If the test is negative, the system searches if a reply was emitted for the configuration query (block B26).

If a reply to this query was emitted, the system stages the reply (block B27) and rejoins at the linkage between blocks B21 and B22.

If no reply was emitted for this query, the system searches if a configuration query was emitted (block B28).

If a configuration query was emitted, the system inserts the primary address in the query (block B29).

The system then determines if the dialer is accessible (block B30).

If the dialer is accessible, the system sends the query to the dialer (B31), then returns to the linkage between blocks B24 and B22.
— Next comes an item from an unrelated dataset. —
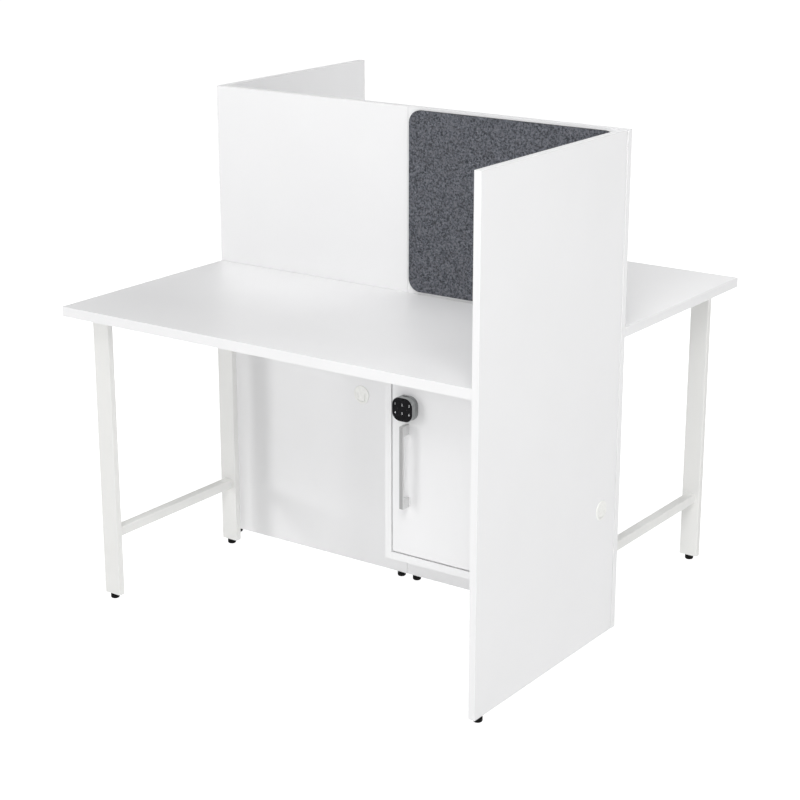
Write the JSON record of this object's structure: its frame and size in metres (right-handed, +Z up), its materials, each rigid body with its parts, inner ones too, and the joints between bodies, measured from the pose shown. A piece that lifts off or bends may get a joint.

If the dialer is not accessible, the system sends the query to the upstream router (block B32), then returns to the linkage between blocks B21 and B22.

The method according to the invention can be used in various fields.

It proved particularly useful for the deploying of local wireless networks such as those commonly used on project sites.

It also applies to home automation and military applications such as, for example, the parachuting of routers, applications in which the network topology is unknown.

Nevertheless, the size of the local area network (LAN) remains limited, given that several networks (LAN) can be juxtaposed and then interconnected.

Thus, for example:

    • The LAN can thus bear about ten routers and the same number of links.
    • The topology, a priori little-known, should remain stable during dialing.
    • This topology can then evolve all be it relatively slowly (for example, no more than one load per minute).

If the local area network (LAN) is connected to the Internet, it would be preferable to place the dialer and the master router alongside the routers linking the local area network to the Internet network.